STATED PROBLEM: Please output the lines shown below exactly as they appear.
§ §
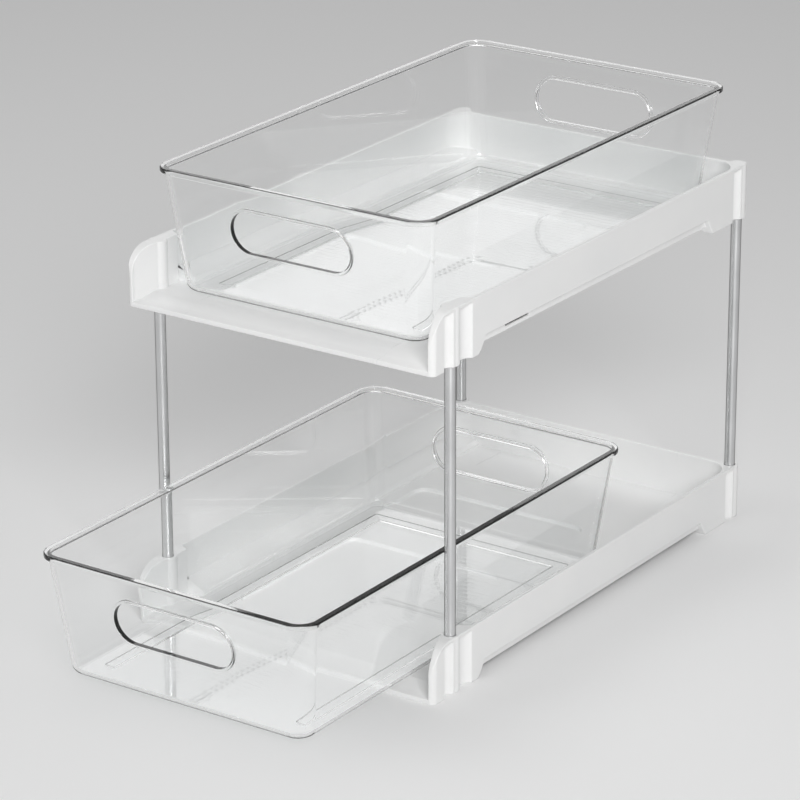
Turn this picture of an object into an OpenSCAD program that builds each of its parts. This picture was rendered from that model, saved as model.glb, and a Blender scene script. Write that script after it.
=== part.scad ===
// Two tier under sink organizer: two white trays on four chrome rods, with a clear sliding bin in each.
// Millimetres, +Z up, the open front faces -Y. The origin lies on the surface that the organizer stands
// on, in the middle of the whole outline with the lower bin drawn out.

/* [Frame] */
// Height from one tray to the next
tier_pitch = 200; // [150:5:260]
// Gap between a bin's rim and the posts on each side of it
rim_post_gap = 3.4; // [2:0.2:20]
// Distance between the front and back post axes
post_gap_y = 317.6; // [260:0.2:380]
// Diameter of a post
post_d = 6.6; // [5:0.1:8]
// Radial clearance of a post in its socket
socket_clear = 0.2; // [0.1:0.05:0.3]
// Chamfer on the ends of a post
post_chamfer = 0.6; // [0.2:0.1:1]

/* [Tray] */
// Height of a tray from its feet to its rim
tray_h = 35; // [30:1:50]
// Thickness of the side and back walls
wall = 2.5; // [1.5:0.1:3.5]
// Height of the floor's top above the feet
floor_z = 6; // [5:0.5:9]
// Thickness of the floor
floor_t = 2; // [1.2:0.1:3]
// Wall of a corner boss around its socket
boss_wall = 2; // [1.5:0.1:2.5]
// How far a corner boss stands out of the side wall
boss_out = 0.5; // [0:0.1:1]
// Distance from the back post axis to the back wall's outer face
back_reach = 0.4; // [0:0.2:2]
// Radius of the tray's upright corners
tray_r = 3.5; // [1:0.5:4]
// Depth of a socket below the tray's rim
socket_depth = 29; // [20:1:29]
// Distance from the front post axis to the front edge
wing_reach = 24; // [18:1:32]
// Thickness of the wings in front of the front posts
wing_t = 4; // [3:0.5:5]
// Radius of the wing's upper front corner
wing_r = 17; // [6:1:18]
// Straight part of the wing in front of its thickening
wing_lead = 3; // [1:0.5:8]
// Radius of the tray's inner back corners
inner_r = 16; // [14:1:20]
// Height of the side wall's lower edge between the feet
skirt_z = 10; // [8:0.5:14]
// Inset of the floor's edge below the side wall
skirt_inset = 3.7; // [2:0.1:6]
// Distance from the front post axis to the small window in the upper tray's right edge
window_y = 54; // [40:1:100]
// Length of the window
window_l = 25; // [10:1:60]
// Height of the window's sill above the feet
window_z = 6.4; // [5:0.2:6.6]
// Height of the window
window_h = 2.5; // [1:0.1:2.6]
// Length of the foot behind the front post
foot_front = 20; // [14:1:30]
// Length of the foot in front of the back post
foot_back = 37; // [30:1:60]
// Width of a foot
foot_w = 16; // [10:1:24]
// Height of the front lip
lip_h = 3; // [2:0.5:4]
// Depth of the ramp behind the front lip
ramp_y = 14; // [8:1:18]
// Height of the side ledge where it meets the wall
ledge_z = 12.5; // [10:0.5:16]
// Fall of the ledge from the wall to its inner edge
ledge_fall = 3; // [1:0.5:3]
// Front end of the ledge behind the front post axis
ledge_front = 14; // [10:1:30]
// Radius of the ledge's front end
ledge_r = 8.5; // [4:0.5:9]
// Bevel on the ledge's inner edge
ledge_bevel = 2; // [1:0.5:3]
// Gap between the ledge and the bin's bottom edge
guide_clear = 2.2; // [1:0.1:4]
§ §
OUTPUT OF THE TASK:
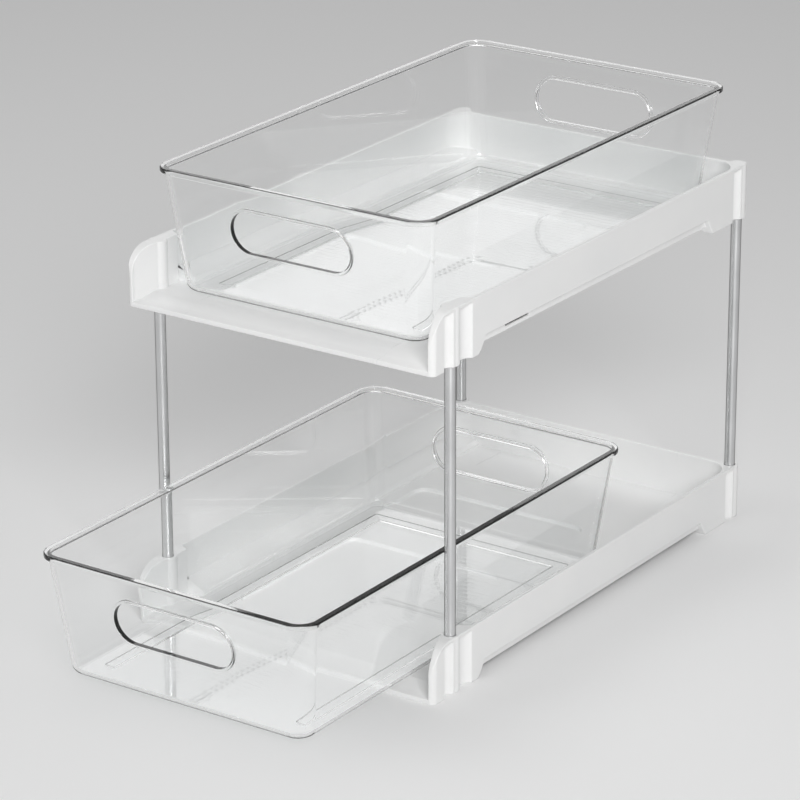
Turn this picture of an object into an OpenSCAD program that builds each of its parts. This picture was rendered from that model, saved as model.glb, and a Blender scene script. Write that script after it.
=== part.scad ===
// Two tier under sink organizer: two white trays on four chrome rods, with a clear sliding bin in each.
// Millimetres, +Z up, the open front faces -Y. The origin lies on the surface that the organizer stands
// on, in the middle of the whole outline with the lower bin drawn out.

/* [Frame] */
// Height from one tray to the next
tier_pitch = 200; // [150:5:260]
// Gap between a bin's rim and the posts on each side of it
rim_post_gap = 3.4; // [2:0.2:20]
// Distance between the front and back post axes
post_gap_y = 317.6; // [260:0.2:380]
// Diameter of a post
post_d = 6.6; // [5:0.1:8]
// Radial clearance of a post in its socket
socket_clear = 0.2; // [0.1:0.05:0.3]
// Chamfer on the ends of a post
post_chamfer = 0.6; // [0.2:0.1:1]

/* [Tray] */
// Height of a tray from its feet to its rim
tray_h = 35; // [30:1:50]
// Thickness of the side and back walls
wall = 2.5; // [1.5:0.1:3.5]
// Height of the floor's top above the feet
floor_z = 6; // [5:0.5:9]
// Thickness of the floor
floor_t = 2; // [1.2:0.1:3]
// Wall of a corner boss around its socket
boss_wall = 2; // [1.5:0.1:2.5]
// How far a corner boss stands out of the side wall
boss_out = 0.5; // [0:0.1:1]
// Distance from the back post axis to the back wall's outer face
back_reach = 0.4; // [0:0.2:2]
// Radius of the tray's upright corners
tray_r = 3.5; // [1:0.5:4]
// Depth of a socket below the tray's rim
socket_depth = 29; // [20:1:29]
// Distance from the front post axis to the front edge
wing_reach = 24; // [18:1:32]
// Thickness of the wings in front of the front posts
wing_t = 4; // [3:0.5:5]
// Radius of the wing's upper front corner
wing_r = 17; // [6:1:18]
// Straight part of the wing in front of its thickening
wing_lead = 3; // [1:0.5:8]
// Radius of the tray's inner back corners
inner_r = 16; // [14:1:20]
// Height of the side wall's lower edge between the feet
skirt_z = 10; // [8:0.5:14]
// Inset of the floor's edge below the side wall
skirt_inset = 3.7; // [2:0.1:6]
// Distance from the front post axis to the small window in the upper tray's right edge
window_y = 54; // [40:1:100]
// Length of the window
window_l = 25; // [10:1:60]
// Height of the window's sill above the feet
window_z = 6.4; // [5:0.2:6.6]
// Height of the window
window_h = 2.5; // [1:0.1:2.6]
// Length of the foot behind the front post
foot_front = 20; // [14:1:30]
// Length of the foot in front of the back post
foot_back = 37; // [30:1:60]
// Width of a foot
foot_w = 16; // [10:1:24]
// Height of the front lip
lip_h = 3; // [2:0.5:4]
// Depth of the ramp behind the front lip
ramp_y = 14; // [8:1:18]
// Height of the side ledge where it meets the wall
ledge_z = 12.5; // [10:0.5:16]
// Fall of the ledge from the wall to its inner edge
ledge_fall = 3; // [1:0.5:3]
// Front end of the ledge behind the front post axis
ledge_front = 14; // [10:1:30]
// Radius of the ledge's front end
ledge_r = 8.5; // [4:0.5:9]
// Bevel on the ledge's inner edge
ledge_bevel = 2; // [1:0.5:3]
// Gap between the ledge and the bin's bottom edge
guide_clear = 2.2; // [1:0.1:4]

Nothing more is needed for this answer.